Sonhava ..com as máscaras
Mas, voltando ao roteiro, depois desta divagação: na realidade, se percorre Veneza sem traçado, sem destino. Apenas, caminhar para ver o que encontraremos. A cidade é cortada por canais e ruelas. A ponte do Rialto, a Ponte dos Suspiros. Puro encanto! Entrada nas igrejas, passar por restaurantes, lojas, cruzar por centenas de turistas falando diversos idiomas e de repente a chegada ao Grande Canal que representa a principal avenida de Veneza. Impactante visão! Este canal corta Veneza ao meio e ao longo tem os ancoradouros para gôndolas, de onde parti e ouvi o gondoleiro cantar "O sole Mio". Foi quando  chorei as lágimas mais doces de minha vida.

Não fui à Ilha de Murano mas assisti em Veneza a técnica secular de fabricação de "Vidro Soprado". Os artesãos "dão vida" à cristais coloridos de todas as cores e tamanhos.. trazer uma peça como souvenir é preciso, indispensável, pois como dizia Simone de Beauvoir, "um lugar permanecia virgem de qualquer olhar enquanto eu não o via com meus próprios olhos". E pensava que para lá provavelmente eu não retornaria mais. O mundo é grande e fascinante demais para retornos.

Um passeio em frente ao Palácio do Dodges a antiga sede do governo; fica em frente à praça de São Marcos , repleta de pombos. Um problema que a ecologia está tentando resolver. Embelezam a cidade mas sujam os monumentos.

É uma lástima que  recentes pesquisas tem encontrado o fato de existir o impacto da poluição ambiental. Em função de seus efeitos sobre o nível das águas das marés, a linda Veneza está afundando. Muito lentamente mas certamente milímetros por ano. Quando as águas das marés sobem, inundam parte da cidade. Isto preocupa as instituições governamentais, pelo fato de que, num futuro distante mas possível, Veneza possa sumir entre as águas. Já estão providenciando a construção de barreiras móveis impedindo este lento afundamento.


  Seria uma perda inestimável para a humanidade; a cidade considerada a mais romântica do mundo, só restaria nas fotos, nos documentos, em registros como aconteceu com outros grandes patrimônios históricos da antiguidade. Porém, confio nos recursos da  tecnologia: salvar a preciosidade que é Veneza!

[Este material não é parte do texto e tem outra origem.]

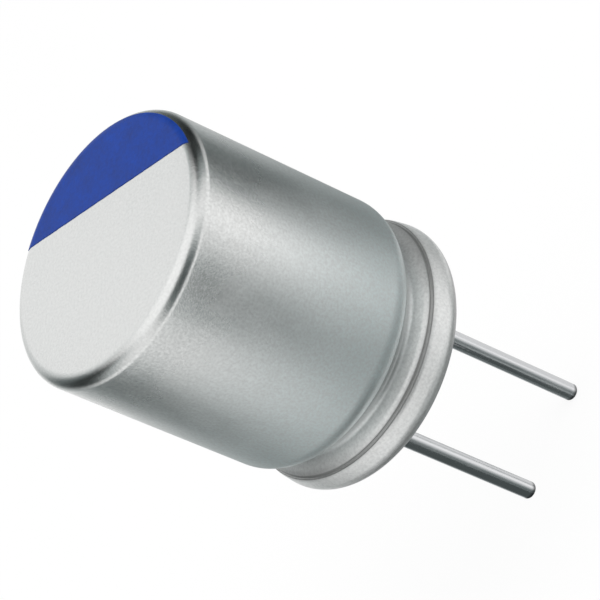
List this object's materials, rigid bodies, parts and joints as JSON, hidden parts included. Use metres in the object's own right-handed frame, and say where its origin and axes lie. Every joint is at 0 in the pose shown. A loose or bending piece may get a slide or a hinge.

 As pequenas pontes de Veneza e as máscaras

E então, para não dizer que esqueci das máscaras:

" Foi bom te ver outra vez..
tá fazendo um ano..
foi num carnaval que passou...
eu sou aquele Pierrot...
que te abraçou..
que te beijou outra vez..
com a mesma máscara negra
que esconde meu rosto..
eu quero matar a saudade..
vou beijar-te agora..
não me leve a mal..
hoje é carnaval.."















1 comentários:

renata lehmann disse...

Sonia, me deste muito prazer ao ler teu texto. Passaste a tua emoção e me contagiaste! Estive lá e foi um encantamento como o teu.
Gostei tb da tua referência às máscaras. Inevitáveis. Estamos constantemente usando máscaras pois senão estaríamos cometendo o sincericídio, rsrs.
Ao ler teu texto tb lembrei do filme Pão e tulipas, que passa em Veneza e conta uma história, que para uma psicóloga como tu, acho que vai gostar. Tem em DVD. Eu, por sorte, ví no cinema. Toda a Veneza com uma fotografia maravilhosa!